Mormon historian Richard Bushman suggested as much in a 2007 Pew forum on Mormonism:
“Once you get past that [temple] door, you immediately go to a changing room where you shed your outer clothes and put on special white clothing. In the temple you speak in whispers. You don’t speak aloud. And then outside the temple you don’t talk about it at all. Some people think of this as secretive in the sense of hiding things. But for Mormons, it’s all part of the process of creating a sacred space. When you walk in there, life is different. You just feel things are on a different plane.

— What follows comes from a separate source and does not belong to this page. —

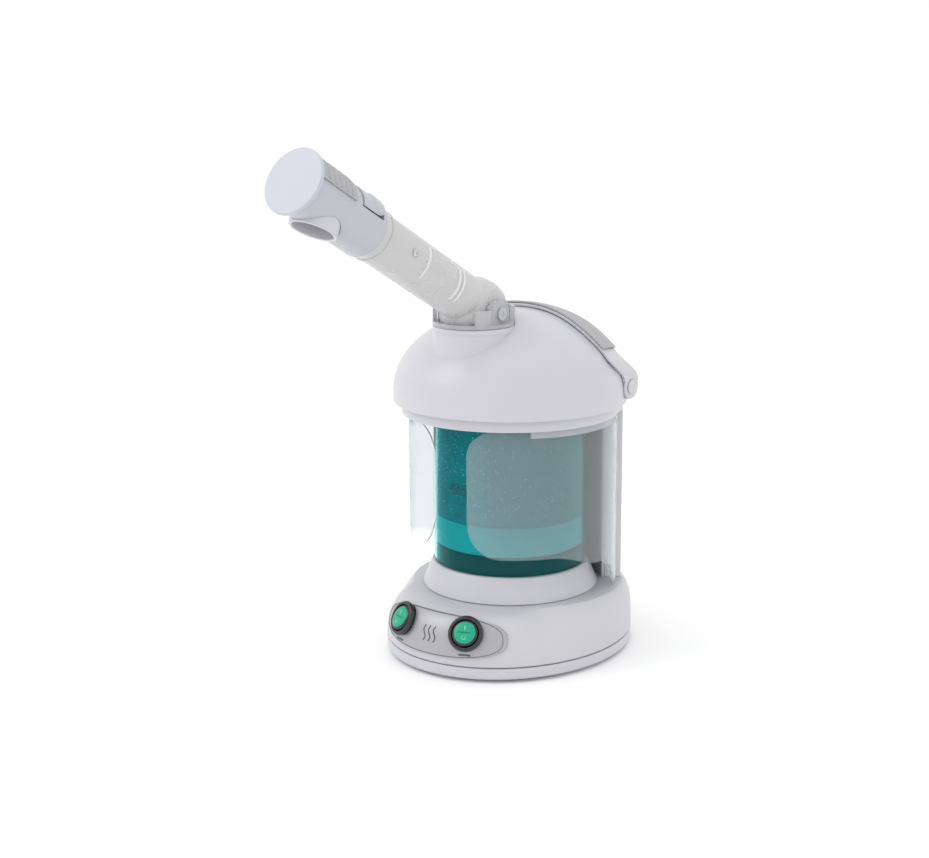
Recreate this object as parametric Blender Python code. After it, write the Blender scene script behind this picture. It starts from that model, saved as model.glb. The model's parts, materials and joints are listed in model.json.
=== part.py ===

When you come out, it’s not usually an overwhelming vision you have experienced, but you feel elevated. It becomes very important for Mormons to go into that space, just like practicing the Sabbath, keeping it holy, has an exalting effect on human life. So that’s the way I look at the temple ceremonies.
Mormons know you can go online, get every last word of the temple ceremony. It’s all there. So it’s not like it’s hidden from the world. Anybody can get it. But among us, we don’t talk about it that way. It means something to us. It means a lot.”
As Bushman seems to imply, Mormons can continue to recenter the sacrality of Temple ritual somewhat away from elements of secrecy toward the personal, communal, embodied importance of participation in the covenants. After all, many of the elements participants promise not to disclose are received in the company of others. This doesn’t mean Mormons will start “telling it all,” but that individual Mormons can keep promises aside from whether people can Google things, and that the participatory elements of the ceremonies can be better emphasized in preparing for and discussing Temple participation.

I think that this is why the sacredness can never be taken from us by those seeking to destroy God's work. It is His work. Not man's work. There has always been those who seek otherwise from the beginning. I just hope those who struggle with their faith may find the courage to increase the actions that increase faith. It is OK to question but seek the Spirit for confirmation through prayer for truth only He can give us through study of the Scriptures.